Feed-Forward Assisted Transformers for Time Efficient Fine-Tuning
I'm grateful to my amazing teammates Blake Hu, Julian Baldwin, Stephen Cheng, Marko Veljanovski, and Michelle Zhang for their dedication, creativity, and collaborative spirit throughout this project. Our advisor Prof. Zach Wood-Doughty provided invaluable feedback and guidance that helped shape our research direction and presentation. This project taught me the importance of balancing theoretical innovation with practical efficiency constraints in machine learning research (and put me through a bit of light CUDA hazing).
Abstract
Fine-tuning has become the standard approach for adapting pre-trained language models for specific downstream tasks. However, the energy and time required to fully fine-tune all parameters can become prohibitively large for many applications as the size of the model increases. While recent advancements in parameter-efficient transfer learning have reduced the number of parameters that need to be updated, the training time and energy consumption of these methods remain similar to full fine-tuning.

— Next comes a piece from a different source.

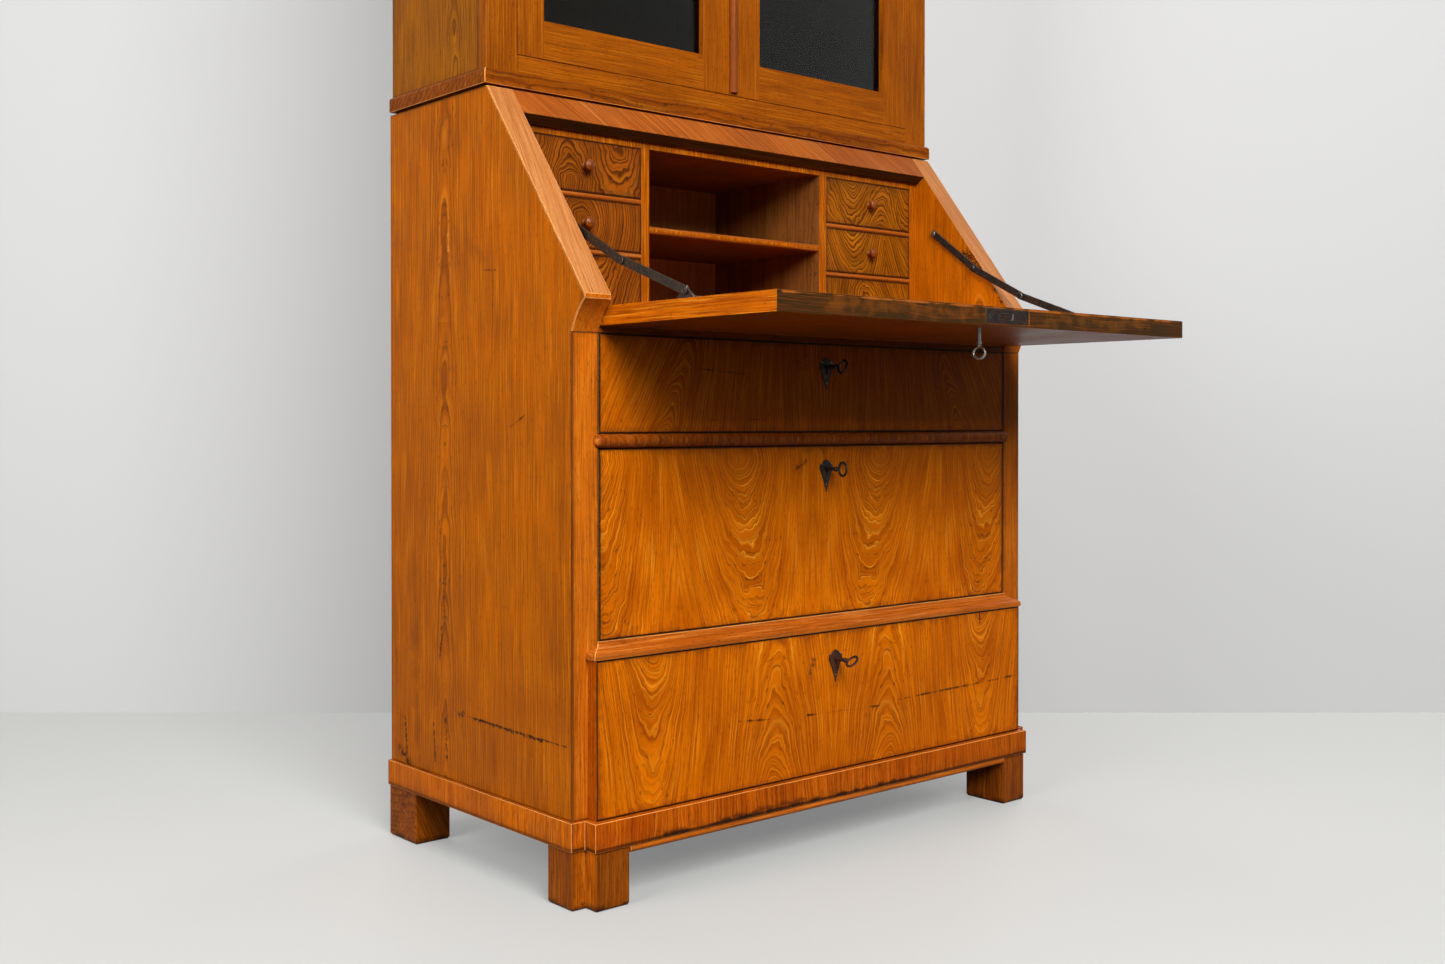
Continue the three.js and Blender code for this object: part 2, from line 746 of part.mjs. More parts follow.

In this paper, we propose a time-efficient fine-tuning method based on feature-extraction in which we treat off-the-shelf language models as fixed sources of embeddings and train small feed-forward networks on top for each downstream task. Averaging across the GLUE NLI benchmark, our method trains 124 times faster than full fine-tuning and 101 times faster than parameter-efficient fine-tuning methods using distilRoBERTa, while achieving 81.9% and 85.0% performance respectively.